Exercise task ->
Exactly as they appear, output all of the entries.

Records with modeling code ->
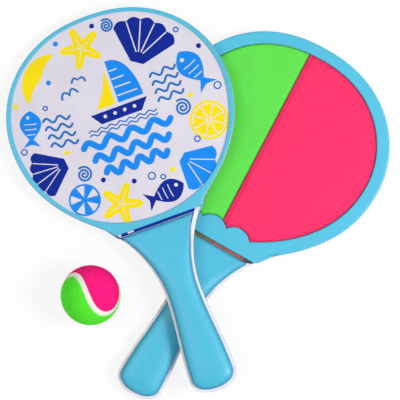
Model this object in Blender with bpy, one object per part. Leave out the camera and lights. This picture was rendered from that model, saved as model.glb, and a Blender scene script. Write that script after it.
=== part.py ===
"""Hook and loop catch set: two wooden paddles, lying crossed, and a felt ball.

Units are metres, +Z up. Both paddles are the same product. The front one lies print side up
over the rear one, which lies hook side up. A paddle is made in a frame of its own: its origin
is at the middle of the head, +Y runs to the tip, -Y to the end of the handle, and the print
side faces +Z. The set stands on z = 0 with its plan centred on the origin.
"""
import math

import bmesh
import bpy
import numpy as np
from mathutils import Matrix, Vector
from mathutils.bvhtree import BVHTree
from mathutils.geometry import tessellate_polygon

# Outline of the board, measured from the middle of the head
HEAD_HALF_WIDTH = 0.115
HEAD_TO_TIP = 0.101
HEAD_TO_NECK = 0.1408
SIDE_ROUNDNESS = 2.0
TIP_ROUNDNESS = 2.17
NECK_END_ROUNDNESS = 1.126
WAIST_HALF_WIDTH = 0.018
HEAD_TO_WAIST = 0.1916
BUTT_HALF_WIDTH = 0.024
WAIST_TO_BULGE = 0.0873
BULGE_TO_END = 0.0167
BUTT_ROUNDNESS = 2.16

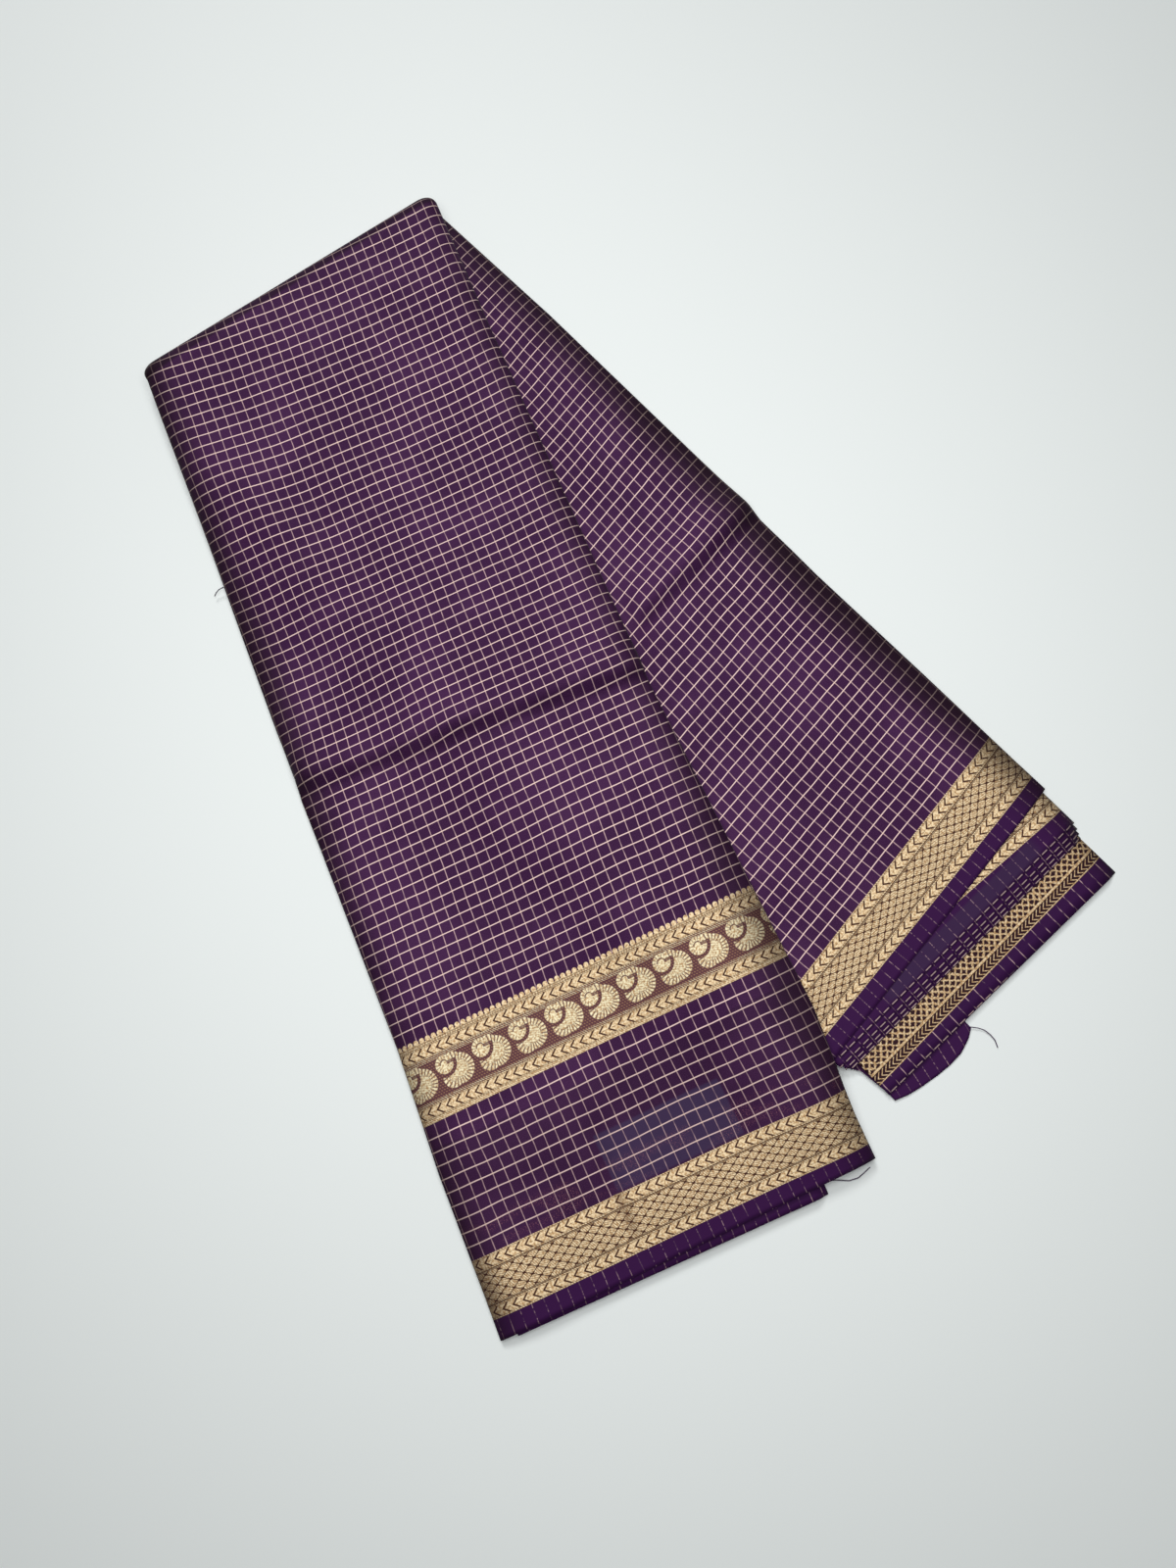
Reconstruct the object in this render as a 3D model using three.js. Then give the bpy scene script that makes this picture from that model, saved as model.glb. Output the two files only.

Right answer ->
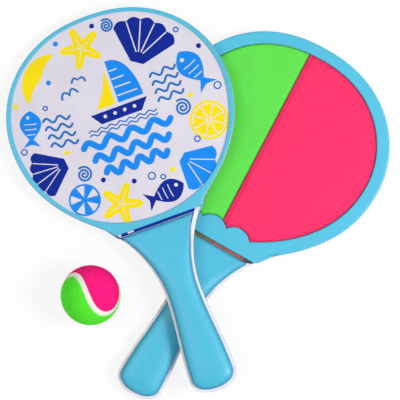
Model this object in Blender with bpy, one object per part. Leave out the camera and lights. This picture was rendered from that model, saved as model.glb, and a Blender scene script. Write that script after it.
=== part.py ===
"""Hook and loop catch set: two wooden paddles, lying crossed, and a felt ball.

Units are metres, +Z up. Both paddles are the same product. The front one lies print side up
over the rear one, which lies hook side up. A paddle is made in a frame of its own: its origin
is at the middle of the head, +Y runs to the tip, -Y to the end of the handle, and the print
side faces +Z. The set stands on z = 0 with its plan centred on the origin.
"""
import math

import bmesh
import bpy
import numpy as np
from mathutils import Matrix, Vector
from mathutils.bvhtree import BVHTree
from mathutils.geometry import tessellate_polygon

# Outline of the board, measured from the middle of the head
HEAD_HALF_WIDTH = 0.115
HEAD_TO_TIP = 0.101
HEAD_TO_NECK = 0.1408
SIDE_ROUNDNESS = 2.0
TIP_ROUNDNESS = 2.17
NECK_END_ROUNDNESS = 1.126
WAIST_HALF_WIDTH = 0.018
HEAD_TO_WAIST = 0.1916
BUTT_HALF_WIDTH = 0.024
WAIST_TO_BULGE = 0.0873
BULGE_TO_END = 0.0167
BUTT_ROUNDNESS = 2.16

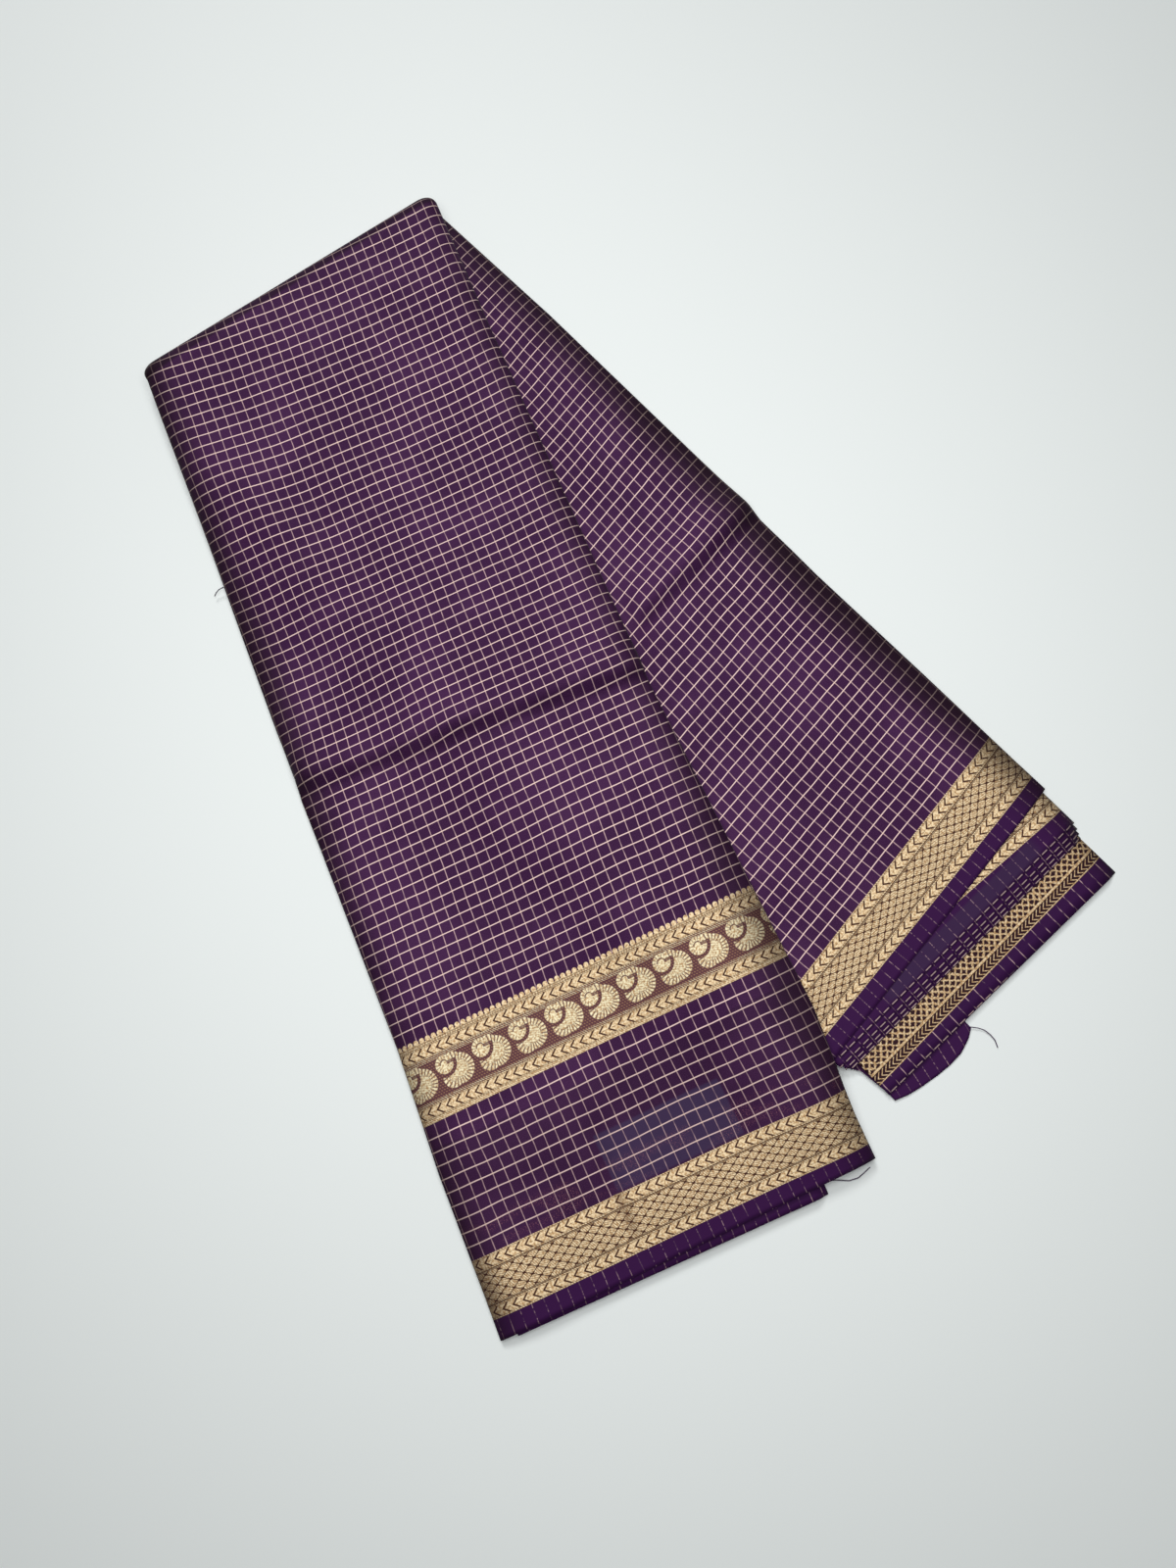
Reconstruct the object in this render as a 3D model using three.js. Then give the bpy scene script that makes this picture from that model, saved as model.glb. Output the two files only.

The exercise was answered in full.